Thailand has had 3,180 confirmed cases of the coronavirus, including 58 deaths, surprisingly low numbers for a country that is a major travel hub whose largest share of tourist arrivals last year came from China, where the coronavirus is believed to have originated.
Thailand's government began imposing social distancing rules and closing down gathering places in mid-March, and at the beginning of April barred scheduled passenger flights from abroad.
For more than five weeks now, the small number of new infections found in Thailand have been limited to infected Thais returning from abroad on special repatriation flights.
Buoyed by the lack of local transmission of the virus, the government has been easing its restrictions in phases, evaluating the results as they proceed.
As part of the latest easing that came into effect Wednesday, establishments considered high-risk, such as nightclubs and massage parlors, were allowed to reopen and long as they follow social distancing rules.
Face masks must still be worn in many public places.
Although scheduled passenger flights are still banned, the government has been slowly moving toward readmitting foreign visitors.
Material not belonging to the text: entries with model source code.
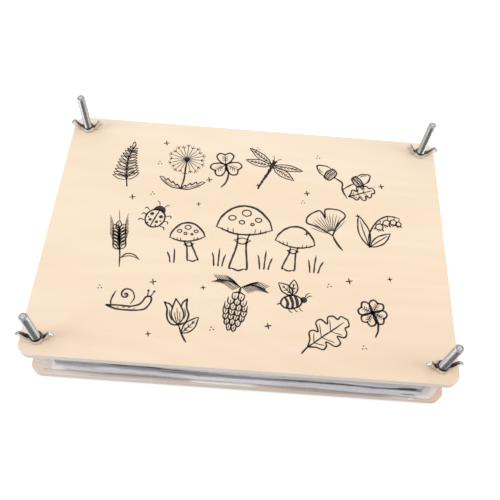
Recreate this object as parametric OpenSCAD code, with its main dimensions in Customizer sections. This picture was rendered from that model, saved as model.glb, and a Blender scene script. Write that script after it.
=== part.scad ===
// Flower press: a stack of corrugated cards and blotting sheets in a clear film bag,
// squeezed between two boards by four carriage bolts with wing nuts.
// X runs along the boards, Y from front to back and Z up. The origin is under the
// middle of the boards, level with the crowns of the bolt heads, which it stands on.

/* [Boards] */
// Length of each board, left to right
board_l = 300; // [290:1:400]
// Depth of each board, front to back
board_w = 210; // [206:1:300]
// Thickness of each board
board_t = 7; // [5:0.5:12]
// Radius of the boards' corners
corner_r = 8; // [4:0.5:20]
// Radius that eases the boards' edges
edge_r = 0.6; // [0.2:0.1:1.5]
// Diameter of the bolt holes in the boards
hole_d = 7; // [6.6:0.1:8]

/* [Bolts] */
// Distance from a bolt's axis to the two nearest edges of the boards
bolt_inset = 12; // [10:0.5:13]
// Diameter over the bolt's thread
bolt_d = 6; // [5.5:0.1:6.3]
// Length of the bolt under its head
bolt_len = 80; // [65:1:120]
// Diameter of the domed head
head_d = 16; // [14:0.5:20]
// Height of the domed head
head_h = 3.3; // [2.6:0.1:5]
// Diameter of the flat crown in the middle of the head
crown_d = 6; // [4:0.5:9]
// Thickness of the head at its rim
rim_t = 0.8; // [0.4:0.1:1.2]
// Width of the square neck across its flats
neck_w = 6.4; // [6.3:0.1:7]
// Height of the square neck
neck_h = 4; // [2:0.5:4.5]
// Height and depth of the chamfer at the bolt's end
tip_c = 0.6; // [0.3:0.1:1]

/* [Wing nuts] */
// Width over both wings
wing_span = 25.5; // [24:0.5:30]
// Height from the seat to the top of the wings
wing_h = 9.5; // [9:0.5:12]
// Width of a wing at its end, as seen from the side
wing_w = 5; // [4:0.25:5.5]
// How steeply the wings rise, in degrees
wing_rise = 46; // [40:1:52]
// Radius of the two corners at a wing's end
wing_corner_r = 1.2; // [0.8:0.1:1.6]
// Thickness of a wing at the bolt's axis, from where it thins
wing_root_t = 4.4; // [3:0.1:5]
// Thickness of a wing at its end
wing_end_t = 1.8; // [1.2:0.1:2.4]
// Radius of the shallow hollows along a wing's upper and lower edges
hollow_r = 25; // [16:1:60]
// Diameter of the hub at its seat
hub_d = 10.6; // [10:0.1:12.5]
// Diameter of the hub at its top
hub_top_d = 8.6; // [8.2:0.1:9.8]
// Height of the hub
hub_h = 3.4; // [3:0.1:4.5]
// Chamfer on the hub's rims and at the mouths of its thread
hub_c = 0.4; // [0.2:0.1:0.6]
// Angle of each nut, front left, front right, back left and back right
nut_turns = [3, 5, 2, -3];

/* [Stack] */
// Room between the bolts and each end of a stack that lies in the boards' middle
end_room = 5; // [4.5:0.5:40]
// How far the boards stand past such a stack in front and behind
edge_room = 5; // [3:0.5:25]
// Number of corrugated cards, with blotting sheets between them
card_count = 7; // [2:1:12]
// Thickness of a corrugated card
card_t = 3; // [2:0.5:5]
// Thickness of the flat liners on both faces of a card
liner_t = 0.35; // [0.2:0.05:0.5]
// Thickness of the wavy layer inside a card
flute_t = 0.3; // [0.2:0.05:0.4]
// Distance from one flute of a card to the next
flute_pitch = 6.5; // [5:0.5:9]
// Number of blotting sheets between two cards
blotters_between = 2; // [1:1:3]
// Thickness of a blotting sheet
blotter_t = 0.7; // [0.3:0.1:1.5]
// How far the stack lies to the right of the boards' middle
stack_right = 2.5; // [0:0.5:4]
// How far the stack lies in front of the boards' middle
stack_front = 1; // [0:0.5:2]

/* [Film bag] */
// Thickness of the film
film_t = 0.3; // [0.1:0.05:0.5]
// How far the folded ears at the bag's front corners stand out sideways
ear_l = 9; // [4:0.5:11]
// Depth of the ears, front to back
ear_w = 4.5; // [3:0.5:5]
// Thickness of the folded film of an ear
ear_t = 0.9; // [0.6:0.1:2]

/* [Clearances] */
// Gap between a bolt and the thread of its nut, on the radius
thread_gap = 0.05; // [0.02:0.01:0.1]
// Gap between a nut and the board under it
seat_gap = 0.05; // [0.02:0.01:0.2]
// Gap between the bag and each board
board_gap = 0.15; // [0.05:0.05:0.5]
// Gap round a square neck in its pocket
neck_gap = 0.05; // [0.02:0.01:0.1]

/* [Hidden] */
cards = [for (i = [1:card_count]) str("card_", i)];
blotter_count = (card_count - 1) * blotters_between;
blotters = [for (i = [1:blotter_count]) str("blotter_", i)];
corners = ["front_left", "front_right", "back_left", "back_right"];

// Number of sides that draws a round form: large ones and small ones
fine = 64;
small = 32;
// How far a cut runs past the faces that it opens
overrun = 1;

// Colours
wood = "#F3DCBE";
zinc = "#B4B6B8";
card_white = "#D8D6D4";
paper_white = "#F0EFEE";
film_clear = [0.92, 0.93, 0.96, 0.45];

// Places of the bolts, in the order of the list of corners
bolt_x = board_l / 2 - bolt_inset;
bolt_y = board_w / 2 - bolt_inset;
places = [[-bolt_x, -bolt_y], [bolt_x, -bolt_y], [-bolt_x, bolt_y], [bolt_x, bolt_y]];

// Length and depth of the cards and sheets, which lie between the left and right bolts
sheet_l = 2 * (bolt_x - bolt_d / 2 - end_room);
sheet_w = board_w - 2 * edge_room;

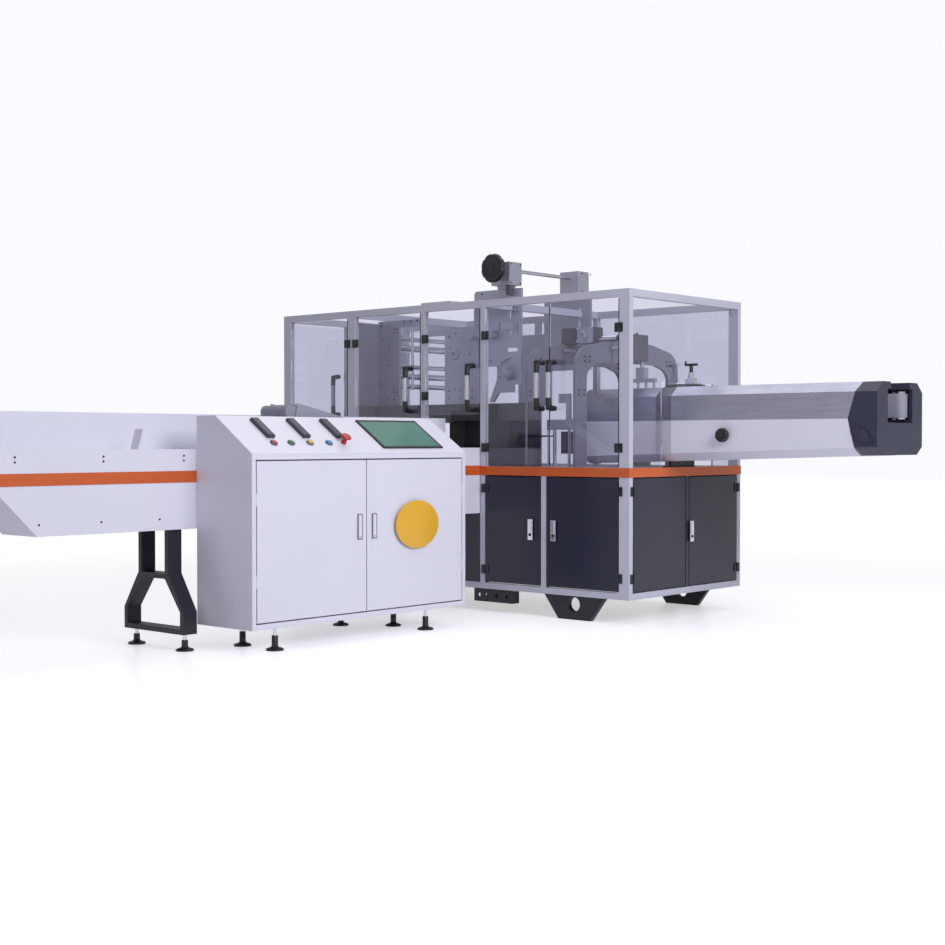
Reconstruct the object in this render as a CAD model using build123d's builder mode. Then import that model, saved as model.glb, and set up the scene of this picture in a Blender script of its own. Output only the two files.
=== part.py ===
"""Tissue packing machine: guarded main frame, infeed conveyor, control console and discharge conveyor.

Millimetres, +Z up. The origin is the centre of the sole of the main frame's front right foot.
+X runs along the main frame towards the discharge end, and +Y from the operator's side to the back.
"""
import os
from math import atan2, cos, hypot, radians, sin

from build123d import *

os.makedirs("parts", exist_ok=True)

# Main frame
tube = 35.0                      # side of the square frame tube
wide_tube = 66.0                 # long side of the corner and door posts
bay_widths = [953.0, 440.0, 563.0, 535.0]    # clear upper bays from the discharge end
base_bay_widths = [501.0, 417.0]             # clear lower door bays from the discharge end
frame_depth = 1122.0
frame_bottom = 133.0             # underside of the bottom rail above the floor
base_height = 657.5              # bottom rail's underside to the orange band
band_height = 50.5
guard_height = 959.0             # orange band's top to the roof
roof_rail = 42.0
right_face = 380.0               # discharge end of the frame, from the foot's centre
front_face = -30.0               # operator's face of the frame, from the foot's centre
band_proud = 3.0
deck_thickness = 12.0
glass = 8.0
panel = 3.0
door_gap = 6.0

band_bottom = frame_bottom + base_height
deck = band_bottom + band_height
roof = deck + guard_height
rail_bottom = roof - roof_rail
back_face = front_face + frame_depth
corner_in = right_face - wide_tube
sill = frame_bottom + tube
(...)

Beginning this past Wednesday, the government began allowing the entry of maximum of 200 foreigners daily who would be able to travel on the repatriation flights that bring Thai citizens home.
The allowed foreigners—including those legally working in Thailand and their families, those with residence permits, spouses and children of Thais, medical tourists and students—must quarantine for 14 days.
At Suvarnabhumi Airport, Bangkok's main international gateway, health officials installed a new coronavirus testing laboratory that will have results ready within 90 minutes.
The machine has a capacity of 80 tests per hour and will be operating 24 hours a day, officials said. The authorities said they are planning to construct more labs for Thailand's six other international airports.
"The government now starts to ease restrictions, opening up our country, little by little. So we are taking care of that," said Dr. Suwich Thammapalo, director of the Office of Disease Prevention Control. "In the future, the testing could expand to tourists as well."